IL LIBRO – Roma, 1928. Ruth Draper, attrice newyorkese, è una donna colta, indipendente, schiva. Si è votata al teatro come una vestale al tempio e non ha mai ceduto alle lusinghe dell’amore. Fino a quando, nella Città Eterna per una tournée, non incontra il giovane e fascinoso Lauro De Bosis. Dandy per eccellenza, poeta per vocazione, antifascista per scelta, aviatore per necessità, Lauro è un visionario ma è anche un uomo coraggioso capace di passare all’azione: con due amici infatti ha fondato un’organizzazione segreta che diffonde messaggi clandestini di propaganda contro il regime. Tra il giovanissimo Lauro e la matura Ruth, nonostante diciassette anni di differenza, scoppia un amore travolgente e tragico, che si cementa nella lotta al fascismo. Sullo sfondo, l’Italietta del regime, ma anche l’inquieto mondo dell’antifascismo in esilio,
tra Parigi, Londra e Bruxelles e l’America divisa tra i fremiti del jazz, la cappa del Proibizionismo e la Grande depressione.

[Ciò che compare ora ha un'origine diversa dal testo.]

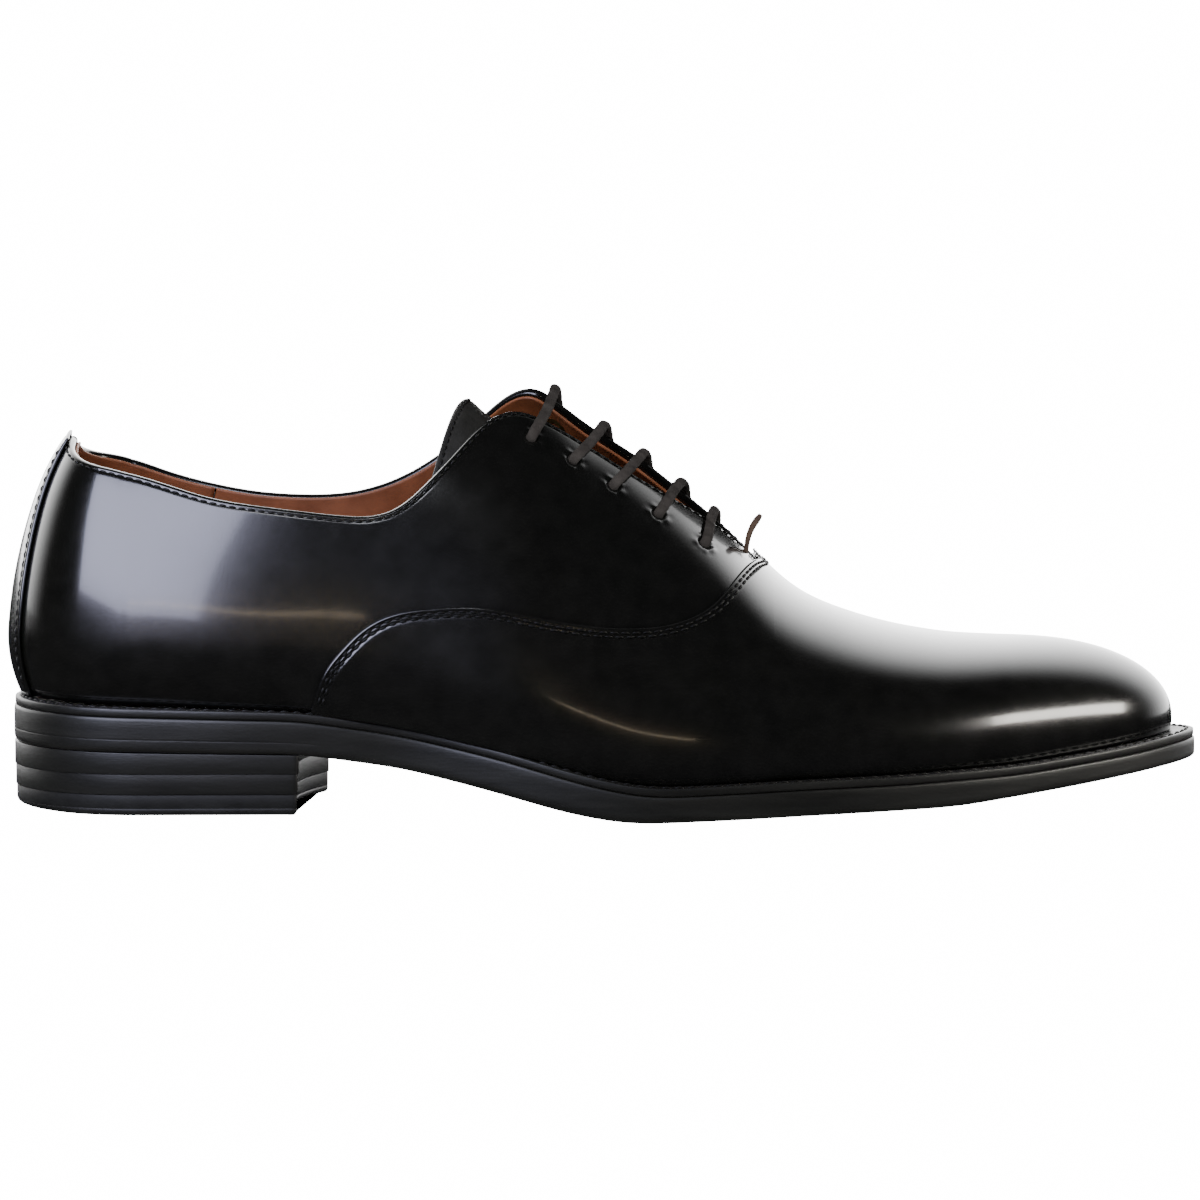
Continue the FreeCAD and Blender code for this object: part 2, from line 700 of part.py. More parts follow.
def tongue_ply(name, depth, gauge):
    """One ply of the tongue: an arched tab from the throat up past the top eyelets."""
    throat_x = 149.5
    crest_x = 80.5
    wing_setback = 9.0
    lines_each_way = 16
    half_spread = [(71, 23.5), (88, 25.5), (100, 25.5), (125, 21), (150, 10.5)]
    axis_x = dim("heel_axis_x")
    grids = []
    for under in (depth, depth + gauge):
        grid = []
        for share in steps(-1, 1, lines_each_way):
            side = LATERAL if share < 0 else MEDIAL
            rear_x = crest_x - wing_setback * share * share
            line = []
            for x in steps(rear_x, throat_x, lines_each_way):
                reach = column(side, x - axis_x)[2]
                spread = min(0.97, smooth(half_spread, x) / reach)
                angle = math.acos((abs(share) * spread) ** (smooth(FULLNESS, x) / 2))
                line.append(last_point(side, x - axis_x, angle, under, dim("tongue_drop")))
            grid.append(line)
        grids.append(grid)
    return feature(name, thick_patch(grids[0], grids[1]))


# ------------------------------------------------------------------ bottom of the shoe


def sole_bottom(x):
    return smooth(SOLE_BOTTOM, x)


def welt_top(x):
    return smooth(WELT_TOP, x)


def below_welt(extra):
    """Height of a layer's face at a distance under the welt's upper face."""
    return lambda x: welt_top(x) - extra


def sole_plan(inset):
    return plan_face(lambda side, place: sole_point(side, place, inset), dim("sole_tip_x"))


def inner_plan(depth):
    """Plan of the room inside the lining at the feather edge."""
    def point_at(side, place):
        point = last_point(side, place, 0.0, depth)
        return Vec(point.x, point.y, 0)
    return plan_face(point_at, dim("upper_tip_x"))


REAR_X = -45.0
FRONT_X = 275.0


def outsole():
    """One continuous leather sole, from the heel seat to the toe."""
    top = below_welt(dim("welt_gauge") + dim("sole_clearance"))
    body = bent_slab(sole_plan(0.0), sole_bottom, top, REAR_X, FRONT_X)
    return feature("outsole", body.cut(heel_nail_drills()))


def welt():
    """Strip round the whole edge that the upper and the outsole are sewn to."""
    low = below_welt(dim("welt_gauge"))
    whole = bent_slab(sole_plan(0.3), low, below_welt(0.0), REAR_X, FRONT_X)
    opening = sole_plan(dim("welt_band")).extrude(Vec(0, 0, SLAB_TOP))
    return feature("welt", whole.cut(opening))


SHANK_START_X = 14.0


def shank_box(clearance):
    """Block that the steel shank fills, in plan."""
    span = dim("shank_span") + 2 * clearance
    width = dim("shank_width") + 2 * clearance
    return Part.makeBox(span, width, SLAB_TOP, Vec(SHANK_START_X - clearance, -width / 2, 0))


def cork_filler():
    """Cork bed that fills the space inside the welt, with room for the shank."""
    low = below_welt(dim("welt_gauge"))
    bed = bent_slab(sole_plan(dim("welt_band") + 0.3), low, below_welt(0.2), REAR_X, FRONT_X)
    return feature("cork_filler", bed.cut(shank_box(0.3)))


def shank():
    """Steel spring under the arch of the foot."""
    low_extra = dim("welt_gauge") - 0.2
    low = below_welt(low_extra)
    high = below_welt(low_extra - dim("shank_gauge"))
    strip = bent_slab(sole_plan(0.0), low, high, REAR_X, FRONT_X)
    return feature("shank", strip.common(shank_box(0.0)))


INSOLE_PLAY = 0.6


def insole():
    """Insole board that the foot stands on."""
    depth = level(3) + dim("lining_gauge") + INSOLE_PLAY
    lift = FEATHER_CLEARANCE
    low = below_welt(-lift)
    high = below_welt(-lift - dim("insole_gauge"))
    return feature("insole", bent_slab(inner_plan(depth), low, high, REAR_X, FRONT_X))


def heel_sock():
    """Tan leather cover over the heel part of the insole."""
    depth = level(3) + dim("lining_gauge") + 2 * INSOLE_PLAY
    lift = FEATHER_CLEARANCE + dim("insole_gauge") + dim("sole_clearance")
    low = below_welt(-lift)
    high = below_welt(-lift - dim("sock_gauge"))
    whole = bent_slab(inner_plan(depth), low, high, REAR_X, FRONT_X)
    sock_end_x = 68.0
    keep_box = Part.makeBox(sock_end_x - REAR_X, 2 * SIDE_REACH, SLAB_TOP, Vec(REAR_X, -SIDE_REACH, 0))
    return feature("heel_sock", whole.common(keep_box))


NAIL_PLAY = 0.1


def heel_nail_places():
    """Nails set round the heel seat, a little in from its edge."""
    places = []
    inset = 9.0
    ring = dim("heel_radius") - inset
    centre_x = dim("heel_centre_x")
    for turn in steps(-80, 80, 6):
        angle = math.radians(turn)
        places.append(Vec(centre_x - ring * math.cos(angle), ring * math.sin(angle), 0))
    for x in (12.0, 27.0):
        places.append(Vec(x, ring, 0))
        places.append(Vec(x, -ring, 0))
    return places


def heel_nail_drills():
    """Clearance for the heel nails."""
    radius = dim("nail_radius") + NAIL_PLAY
    length = dim("nail_span") + NAIL_PLAY
    base = Vec(0, 0, dim("nail_base"))
    drills = [Part.makeCylinder(radius, length, place + base) for place in heel_nail_places()]
    return Part.makeCompound(drills)


def heel_nails():
    """Nails that hold the heel lifts to the sole, as a group."""
    base = Vec(0, 0, dim("nail_base"))
    nails = [Part.makeCylinder(dim("nail_radius"), dim("nail_span"), place + base)
             for place in heel_nail_places()]
    return feature("heel_nails", Part.makeCompound(nails))


def origin_plane(body, role):
    return next(item for item in body.Origin.OriginFeatures if item.Role == role)


def flat_sketch(body, name, role):
    """A sketch on one of the body's own origin planes."""
    sketch = body.newObject("Sketcher::SketchObject", name)
    sketch.AttachmentSupport = [(origin_plane(body, role), "")]
    sketch.MapMode = "FlatFace"
    return sketch


def draw_heel_plan(sketch, taper):
    """Heel in plan: round back, straight sides, hollow breast, clipped medial corner."""
    centre_x = dim("heel_centre_x")
    radius = dim("heel_radius") - taper
    breast_x = dim("breast_x") - taper
    medial_x = dim("breast_medial_x") - taper
    flank = radius - 1.2
    lateral_back = Vec(centre_x, -radius, 0)
    medial_back = Vec(centre_x, radius, 0)
    lateral_front = Vec(breast_x, -flank, 0)
    medial_front = Vec(breast_x + 0.5, flank, 0)
    notch_end = Vec(medial_x, flank - dim("notch_width"), 0)
    hollow = (lateral_front + notch_end) * 0.5 - Vec(dim("breast_sagitta"), 0, 0)
    back_line = Part.Arc(medial_back, Vec(centre_x - radius, 0, 0), lateral_back)
    sketch.addGeometry(back_line, False)
    sketch.addGeometry(Part.LineSegment(lateral_back, lateral_front), False)
    sketch.addGeometry(Part.Arc(lateral_front, hollow, notch_end), False)
    sketch.addGeometry(Part.LineSegment(notch_end, medial_front), False)
    sketch.addGeometry(Part.LineSegment(medial_front, medial_back), False)
    radius_limit = sketch.addConstraint(Sketcher.Constraint("Radius", 0, radius))
    sketch.setExpression("Constraints[%d]" % radius_limit, "Dims.heel_radius - %s" % taper)


def heel_layer(name, base, gauge, taper):
    """A flat heel layer: the heel's plan, padded. base and gauge are sheet expressions."""
    body = doc.addObject("PartDesign::Body", name)
    sketch = flat_sketch(body, name + "_plan", "XY_Plane")
    draw_heel_plan(sketch, taper)
    sketch.setExpression(".AttachmentOffset.Base.z", base)
    pad = body.newObject("PartDesign::Pad", name + "_pad")
    pad.Profile = sketch
    pad.setExpression("Length", gauge)
    doc.recompute()
    return body, pad


def top_piece():
    """Rubber tread of the heel, with its lower edge rounded."""
    body, pad = heel_layer("top_piece_body", "0 mm", "Dims.top_piece_gauge", 0.7)
    low_edges = ["Edge%d" % number for number, edge in enumerate(pad.Shape.Edges, start=1)
                 if edge.BoundBox.ZMax < 0.001]
    rounding = body.newObject("PartDesign::Fillet", "top_piece_rounding")
    rounding.Base = (pad, low_edges)
    rounding.setExpression("Radius", "Dims.tread_corner")
    doc.recompute()
    return keep(body, "top_piece")


def heel_lift_lower():
    """Lower lift of the stacked leather heel."""
    body = heel_layer("lower_lift_body", "Dims.lower_lift_base", "Dims.lower_lift_gauge", 0.4)[0]
    return keep(body, "heel_lift_lower")


def heel_lift_upper():
    """Upper lift of the heel: its top slopes with the sole, and the nails pass through it."""
    body, pad = heel_layer("upper_lift_body", "Dims.upper_lift_base", "7 mm", 0.1)
    slope = flat_sketch(body, "upper_lift_slope", "XZ_Plane")
    under_sole = [(-45.0, 16.84), (39.0, 15.5), (60.0, 12.5), (60.0, 30.0), (-45.0, 30.0)]
    corners = [Vec(x, z, 0) for x, z in under_sole]
    for start, end in zip(corners, corners[1:] + corners[:1]):
        slope.addGeometry(Part.LineSegment(start, end), False)
    seat = body.newObject("PartDesign::Pocket", "upper_lift_seat")
    seat.Profile = slope
    seat.Midplane = True
    seat.Type = 1
    doc.recompute()
    assert seat.Shape.Volume < 0.98 * pad.Shape.Volume, "the heel seat cut nothing"
    holes = flat_sketch(body, "upper_lift_holes", "XY_Plane")
    for place in heel_nail_places():
        circle = Part.Circle(place, Vec(0, 0, 1), dim("nail_radius") + NAIL_PLAY)
        holes.addGeometry(circle, False)
    drill = body.newObject("PartDesign::Pocket", "upper_lift_drill")
    drill.Profile = holes
    drill.Midplane = True
    drill.Type = 1
    doc.recompute()
    assert drill.Shape.Volume < seat.Shape.Volume, "the nail holes cut nothing"
    return keep(body, "heel_lift_upper")


# ---------------------------------------------------------------------------- assembly

top_piece()
heel_lift_lower()
heel_lift_upper()
heel_nails()
outsole()
welt()
cork_filler()
shank()
insole()
heel_sock()
vamp()
vamp_lining()
toe_puff()
quarter(LATERAL, "quarter_lateral")
quarter(MEDIAL, "quarter_medial")
quarter_lining(LATERAL, "quarter_lining_lateral")
quarter_lining(MEDIAL, "quarter_lining_medial")
facing_stay(LATERAL, "facing_stay_lateral")
facing_stay(MEDIAL, "facing_stay_medial")
heel_counter()
heel_lining()
topline_tape()
back_strip()
blind_eyelets()
lace()
tongue_ply("tongue", dim("tongue_depth"), dim("tongue_gauge"))
tongue_ply("tongue_lining", dim("tongue_depth") + dim("tongue_gauge") + dim("ply_gap"),
           dim("lining_gauge"))
doc.recompute()

# -------------------------------------------------------------------- checks and export

for item in doc.Objects:
    faults = {"Invalid", "Error"} & set(item.State)
    if faults:
        raise RuntimeError("%s is in state %s" % (item.Name, item.State))
for piece in PIECES:
    if piece.Shape.isNull() or not piece.Shape.isValid() or not piece.Shape.Solids:
        raise RuntimeError("%s has no valid solid" % piece.Label)

os.makedirs("parts", exist_ok=True)
for piece in PIECES:
    piece.Shape.exportStep(os.path.join("parts", piece.Label + ".step"))
print("%d sub-parts written" % len(PIECES))
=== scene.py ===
import math

import bmesh
import bpy
import numpy as np
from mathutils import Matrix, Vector


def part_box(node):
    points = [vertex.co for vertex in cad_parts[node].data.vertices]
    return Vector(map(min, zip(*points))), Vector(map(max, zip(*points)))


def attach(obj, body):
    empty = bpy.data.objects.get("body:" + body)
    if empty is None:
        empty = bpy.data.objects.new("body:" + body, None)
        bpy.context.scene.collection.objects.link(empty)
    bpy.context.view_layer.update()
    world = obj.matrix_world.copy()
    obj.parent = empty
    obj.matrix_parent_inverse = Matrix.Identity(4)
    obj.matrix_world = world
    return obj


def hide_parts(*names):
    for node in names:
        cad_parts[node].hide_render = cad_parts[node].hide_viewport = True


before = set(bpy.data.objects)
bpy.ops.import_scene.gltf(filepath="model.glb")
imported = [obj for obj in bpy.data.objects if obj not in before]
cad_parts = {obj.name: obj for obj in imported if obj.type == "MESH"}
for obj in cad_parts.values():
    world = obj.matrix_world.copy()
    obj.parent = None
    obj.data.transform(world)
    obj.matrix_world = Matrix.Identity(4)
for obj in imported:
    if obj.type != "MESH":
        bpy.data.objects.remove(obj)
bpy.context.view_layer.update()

# Lengths below are millimetres in the CAD frame: +X toe, +Y medial, +Z up. A place on the
# leather is (side, u, v): u runs forward round the last and v up from the feather edge. Past
# the ridge v carries on down the other side as w, from 1 to 2.
MM = 0.001
LATERAL = -1
MEDIAL = 1
QUARTER_TURN = math.pi / 2


def node_box(node):
    """A CAD node's lowest and highest corner in millimetres."""
    low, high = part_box(node)
    return np.array(low) / MM, np.array(high) / MM


# ------------------------------------------------------------------- curves of the last

UPPER_TIP = node_box("vamp")[1][0]
SOLE_TIP = node_box("outsole")[1][0]
SOLE_HEEL = node_box("outsole")[0][0]
UPPER_HEEL = node_box("back_strip")[0][0]
BALL = 157.0
HEEL_AXIS = -6.0
TOE_AXIS = 220.0
HEEL_REACH = HEEL_AXIS - UPPER_HEEL
HEEL_SIDE_REACH = 32.0
HEEL_GIRTH = 32.3 * QUARTER_TURN
TOE_GIRTH = 42.0 * QUARTER_TURN
TOE_U = TOE_AXIS - HEEL_AXIS
FRONT_U = TOE_U + TOE_GIRTH
LAST_CORE = np.array([110.0, 0.0, 20.0])
UPRIGHT = np.array([0.0, 0.0, 1.0])


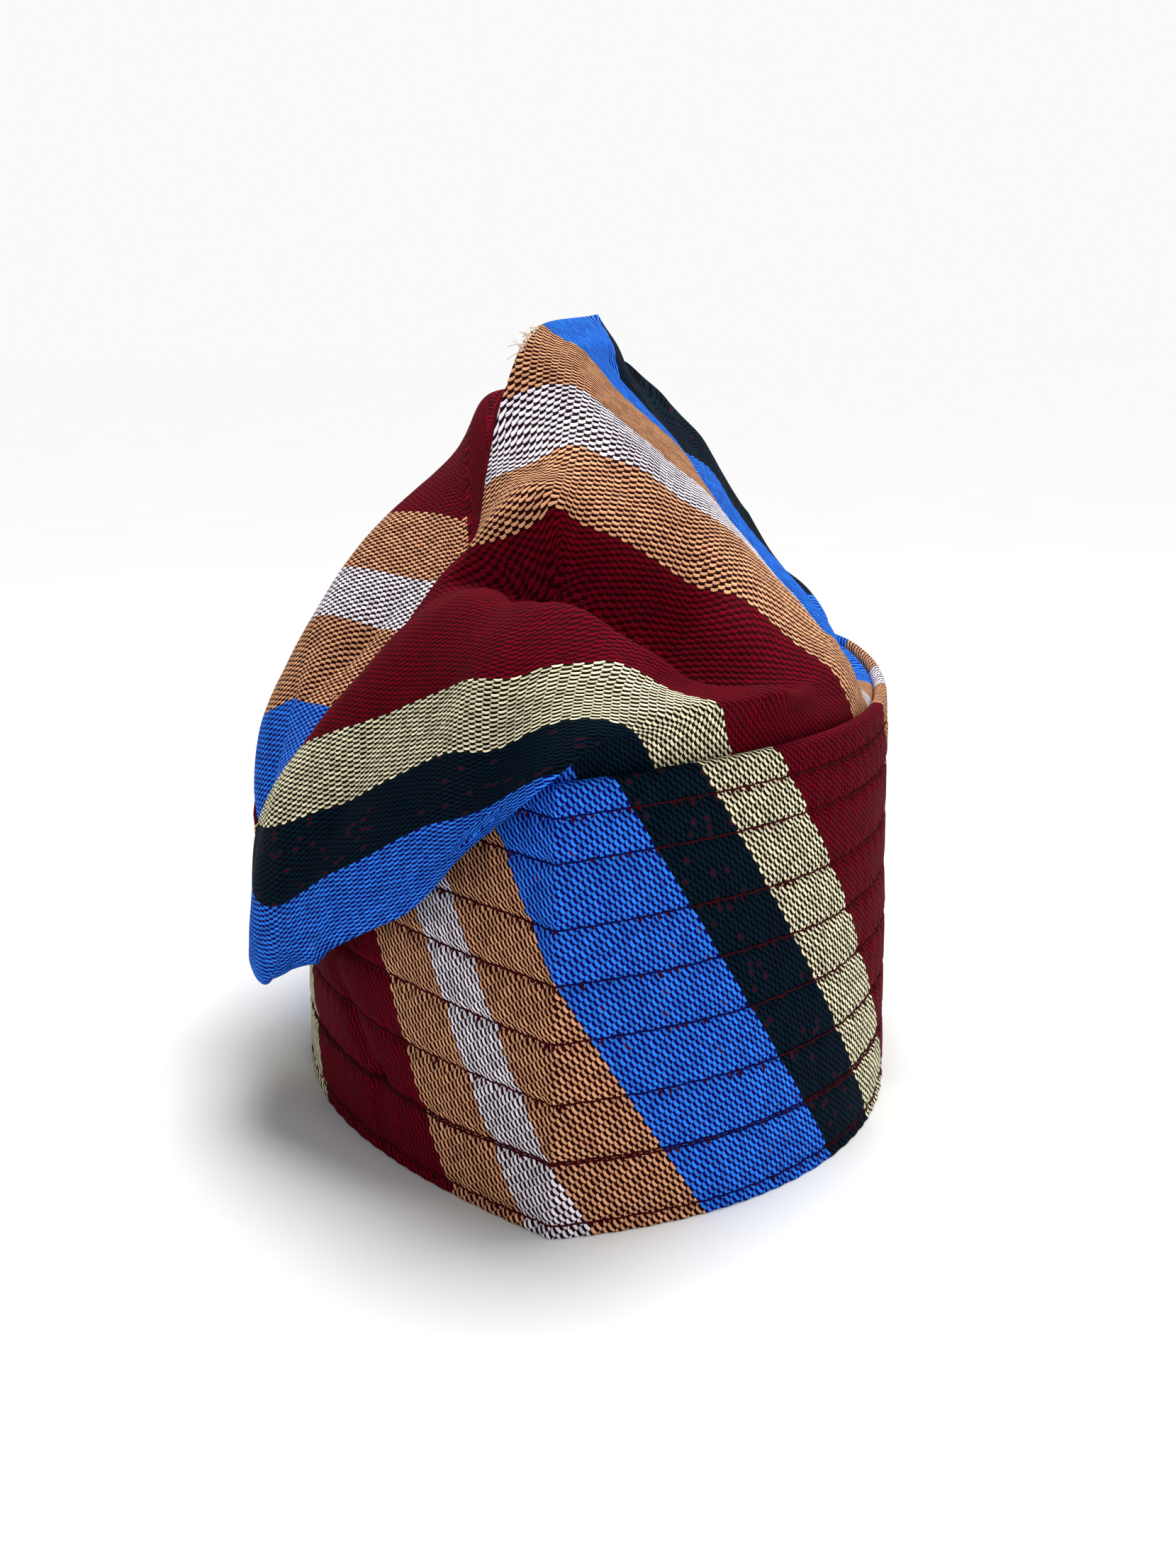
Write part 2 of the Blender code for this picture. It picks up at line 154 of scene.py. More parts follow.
# Light: the world's brightness at the horizon and overhead, and the heights where one ends and one begins
BACKDROP = 0.957
CEILING = 0.15
BACKDROP_TOP = 0.24
CEILING_START = 0.55
Lamp = namedtuple("Lamp", "name kind size energy place target")
LAMPS = (
    Lamp("Key", "SUN", math.radians(38.0), 3.0, (0.12, 0.40, 1.0), (0.0, 0.0, 0.0)),
    Lamp("Top", "AREA", 0.22, 1.3, (0.02, 0.08, 0.60), (0.0, 0.0, 0.15)),
    Lamp("Fill", "AREA", 0.8, 5.0, (1.1, -0.7, 1.1), (0.0, 0.0, 0.1)),
)
FLOOR_REACH = 30.0
FLOOR_DROP = 0.0002

# Camera, fitted to the photograph: metres, degrees, millimetres, and pixels of its height
CAMERA_PLACE = (0.0371, -0.4361, 0.1920)
CAMERA_DOWN = 15.39
CAMERA_TURN = 5.3
SENSOR = 36.0
FOCAL_PIXELS = 2200.0
PICTURE_PIXELS = 2212.0

Plan = namedtuple("Plan", "level side nose_angle width widest")
PLANS = (
    Plan("hem", 1, 15.0, 0.99, -0.175),
    Plan("hem", -1, 32.0, 1.01, 0.015),
    Plan("rim", 1, 33.0, 0.98, -0.04),
    Plan("rim", -1, 43.0, 1.02, 0.0),
)
STITCH_ROWS = (0.025, 0.165, 0.297, 0.434, 0.563, 0.688, 0.83, 0.926)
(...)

Dopo Il caso Kaufmann, Giovanni Grasso torna a mescolare storia e invenzione, ricostruendo nei dettagli l’epopea e il ricco mondo di relazioni di un eroe dimenticato che fece tremare la dittatura: la sera del 2 ottobre 1931, a bordo di un piccolo monoplano, Lauro De Bosis sorvolò Roma, beffando clamorosamente il regime, prima di scomparire nel Tirreno al termine di un volo fatale compiuto in nome della libertà.